To fulfill these evaluative requirements, the facilitators need to do a lot. They need to oversee the completion of various projects, ensure that all the required participatory meetings have taken place, and submit all the necessary financial documents and progress reports in a timely manner. Failure to execute projects or to submit these reports on time will impact the salary and promotion prospects of facilitators. This explains why PNPM facilitators prefer easy projects even if they remain unused. These incentives have turned facilitators into administrators.

Lessons for the implementation of the Village Law?

Obviously, not all PNPM-funded projects turned into monuments. I came across rainwater reservoirs that were fully operational, pustu staffed by responsible and attentive nurses, useful new roads and even toilets with running water. These successes were possible when facilitators went beyond administrative procedures and reached out to communities. In these cases, communities also knew how to use and maintain the facilities.  

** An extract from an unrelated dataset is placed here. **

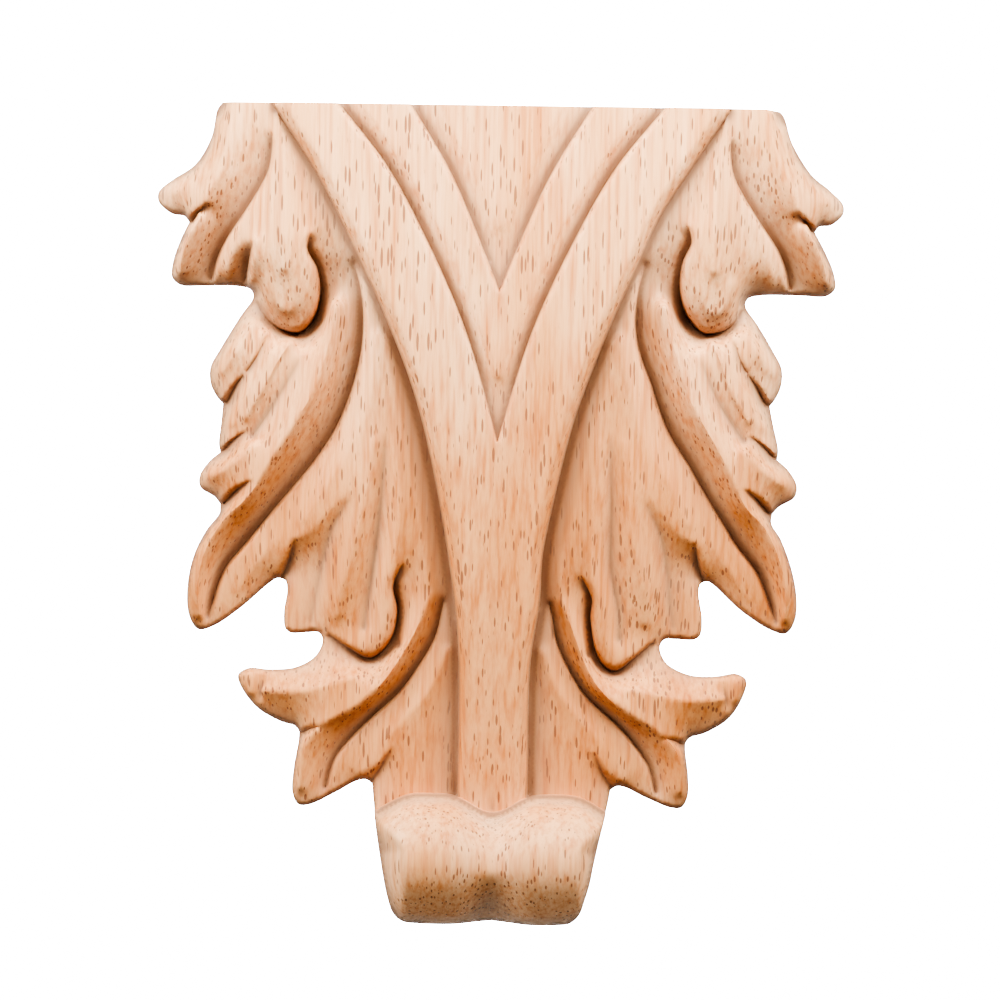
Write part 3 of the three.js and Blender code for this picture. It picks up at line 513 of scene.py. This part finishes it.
net = Net()
marks = np.array(sorted([row for line in lines for row in line if row[1] >= TOP], key=lambda r: r[0]))
top_edge = [left[0]]
for mark in list(marks) + [right[0]]:
    gap = mark[0] - top_edge[-1][0]
    if gap < LINE_REACH or right[0][0] - mark[0] < LINE_REACH and mark is not right[0]:
        continue
    for k in range(1, math.ceil(gap / LINE_SPACING)):
        top_edge.append(np.array([mark[0] - gap + gap * k / math.ceil(gap / LINE_SPACING), TOP, FREE]))
    top_edge.append(mark)
ring = np.vstack([top_edge, right[1:], left[-2:0:-1]])
for row in ring:
    net.add(row)
net.edges += [(k, (k + 1) % len(ring)) for k in range(len(ring))]

crest = np.linspace(-ROLL_HALF, ROLL_HALF, round(2 * ROLL_HALF / LINE_SPACING))
for lift in CREST_LINES:
    rows = np.column_stack([crest, roll_top(crest) + lift, np.full(len(crest), FREE)])
    rows = rows[within(rows[:, 0], rows[:, 1], ring[:, :2])]
    net.add_line(rows, CREST_REACH, LONGEST_ON_CREST)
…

Village development funds are misused when administrative procedures become overpowering. Local leaders – whether facilitators or, under the Village Law, the village heads – need to be motivated to focus on practical solutions rather than merely spending budgets. And meaningful community participation is important. The unused ‘development monuments’ now dotting Papua’s landscape are a strong reminder of what happens when a local development program fails to engage with village communities in a meaningful way.